Obligatory, as under Art. 521 para. (3) in the Civil Procedure Code.
Returned in public session today, the 13th of September 2021.
Decision #58 in Case #1481/1/2021
Denies as inadmissible the request brought by the Court of Appeals Bucharest – Chamber VII for Labor Conflicts and Social Insurance, in Case #30113/3/2008, for a preliminary ruling on the following point of law:
Interpretation of the provisions of the first sentence of Article 63 para. (12) of Decree No 240/2020 on the extension of the state of emergency in the territory of Romania, in the sense of whether this applies also to the obsolescence term in progress at the time of the establishment/extension of the state of emergency.
Obligatory, as under Art. 521 para. (3) in the Civil Procedure Code.
Returned in public session today, the 13th of September 2021.
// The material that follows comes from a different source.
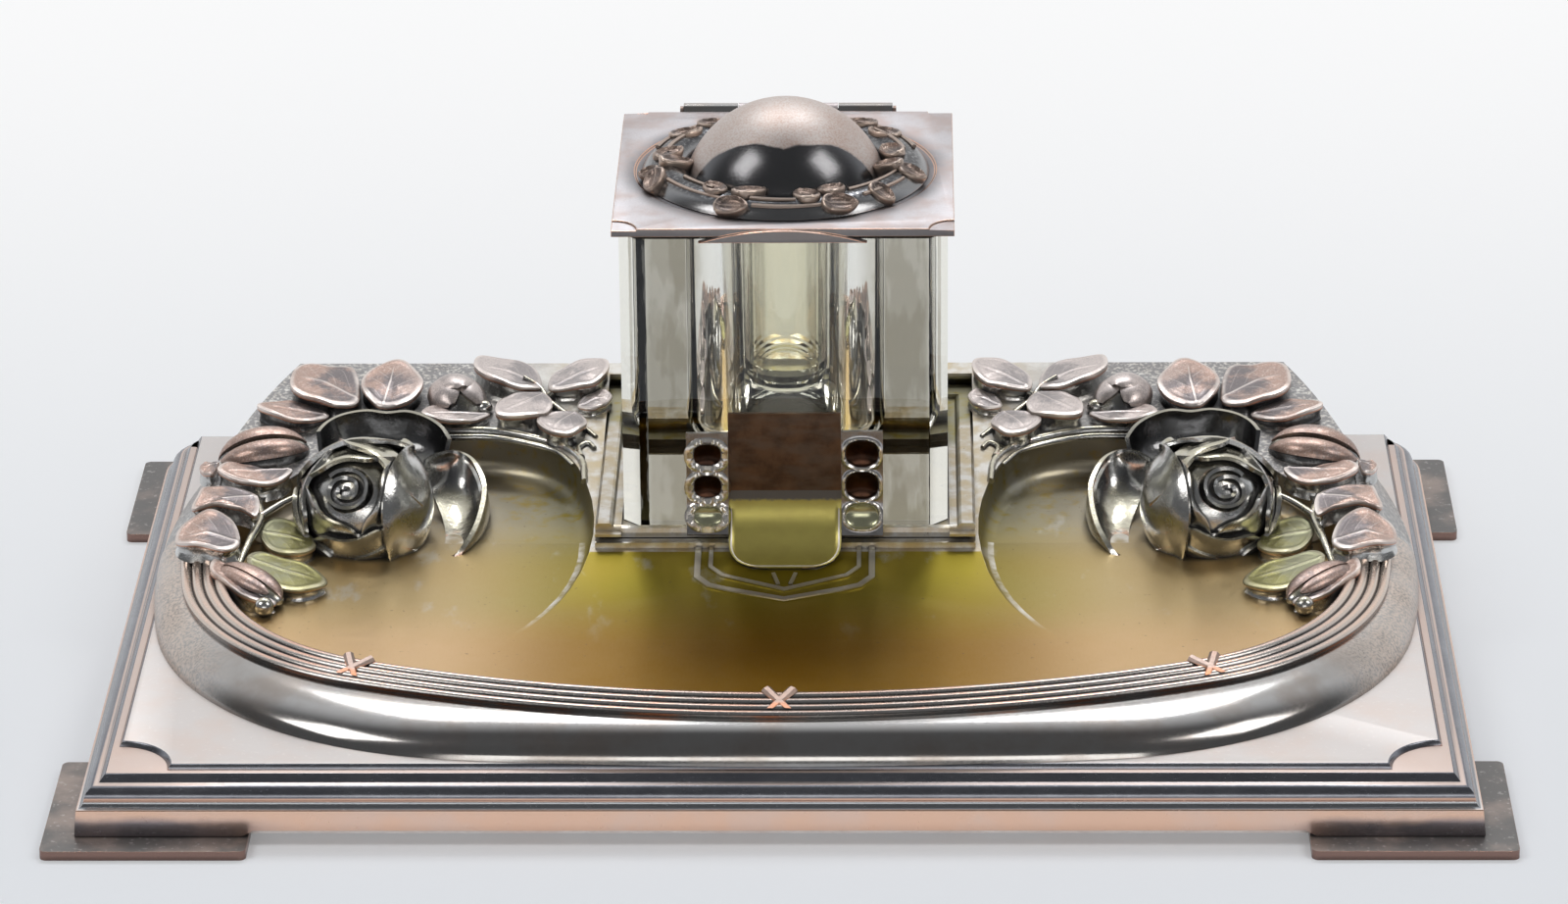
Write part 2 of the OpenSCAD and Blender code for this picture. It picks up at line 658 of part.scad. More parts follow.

Decision #59 in Case #1638/1/2021
Sustains the request from Court of Appeals Craiova – Chamber for Labor Conflicts and Social Insurance, in Case #4308/63/2020, and establishes the following:
In interpreting and applying the provisions of Art.207 para. (2) and (3) in Law No 95/2006 correlated with the provisions of Article 31 para. (8) in Frame-Law No 153/2017 and Article 10 in Annex No II, Chapter II in the same Law, as well as to the provisions of Art. 41 of the Frame-Regulation approved by Government Decision No 286/2011, the assignment of nurses who have completed short-term post-secondary or higher health studies in a specialized clinical field who have acquired the principal degree and, subsequently, have completed higher education as a nurse responsible for general care or as a midwifery in the position corresponding to the higher education they have completed, subject to the conditions of Article 207 para. (2) and (3) of Law No 95/2006, is acting in law and is not subject to the fulfillment of other requirements for promotion in office, that is to be entered in the staff expenditure approved in the budget in accordance with Article 31(8) of Frame-Law No 153/2017 and to convert the position to a position corresponding to the higher education completed, in accordance with the conditions of Art. 10 of Annex No II, Chapter II of Frame-Law No 153/2017 and Article 41 of the Frame-Regulation approved by Government Decision No 286/2011.
Obligatory, as under Art. 521 para. (3) in the Civil Procedure Code.
Returned in public session today, the 13th of September 2021.
After the justification is written and the Judgment signed it shall be published in the Official Journal of Romania, Part I.